Zelensky? No, grazie

Da ultimo segnaliamo che Zelensky, che vede la sua guerra passare in secondo piano col rischio che perda alleati e risorse necessarie per combattere, ha chiesto a Israele di poter affiancare Blinken nella sua visita a Tel Aviv. Gli è stato risposto che non era il “momento giusto“.

il presidente ucraino, che in tal modo voleva strumentalizzare le povere vittime israeliane per rilanciare la sua causa – grazie al parallelismo con le vittime ucraine e quello inaccettabile tra l’aggressione di Hamas e quella russa – non è risultato gradito.

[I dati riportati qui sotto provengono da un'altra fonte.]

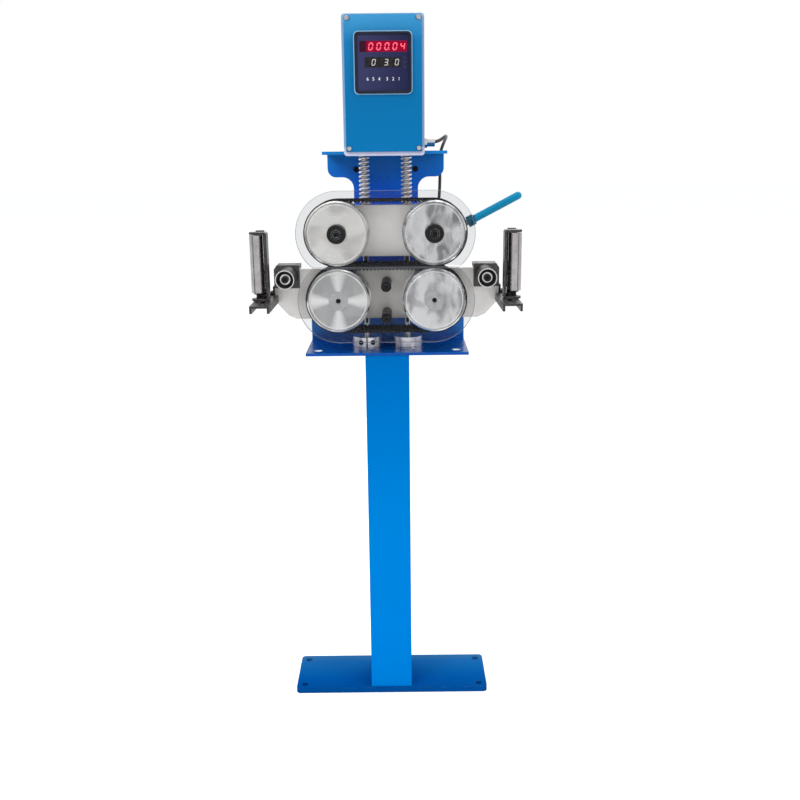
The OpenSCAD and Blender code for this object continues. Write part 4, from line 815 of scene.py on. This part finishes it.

Dovrà rinunciare ai riflettori, ora rubati da Netanyahu, e pensare a un’altra via per far fronte ai disastri che ha causato alla sua gente prolungando a tutti i costi una guerra che non può vincere.

In attesa degli eventi, si spera che la diplomazia internazionale trovi una exit strategy per questa crisi. Israele non può non attaccare dopo quanto dichiarato e fatto. E, però, ha posticipato l’attacco di terra adducendo motivi di avversità metereologiche. Ciò dà tempo per trovare un qualche modo per uscire da questa maledetta crisi, che non può che arrivare se non da una risposta dura, anzi durissima, di Israele, ma in qualche modo limitata. Arduo: ma non del tutto impossibile.

Oggi Putin ha chiamato diversi leader della regione (il presidente egiziano Al-SIsi, quello siriano Bashar al-Assad, quello iraniano Ebrahim Raisi e palestinese Mahmoud Abbas) e con Netanyahu. Nulla si sa di cosa si siano detti con il premier israeliano. Telefonata, quest’ultima, più importante di altre.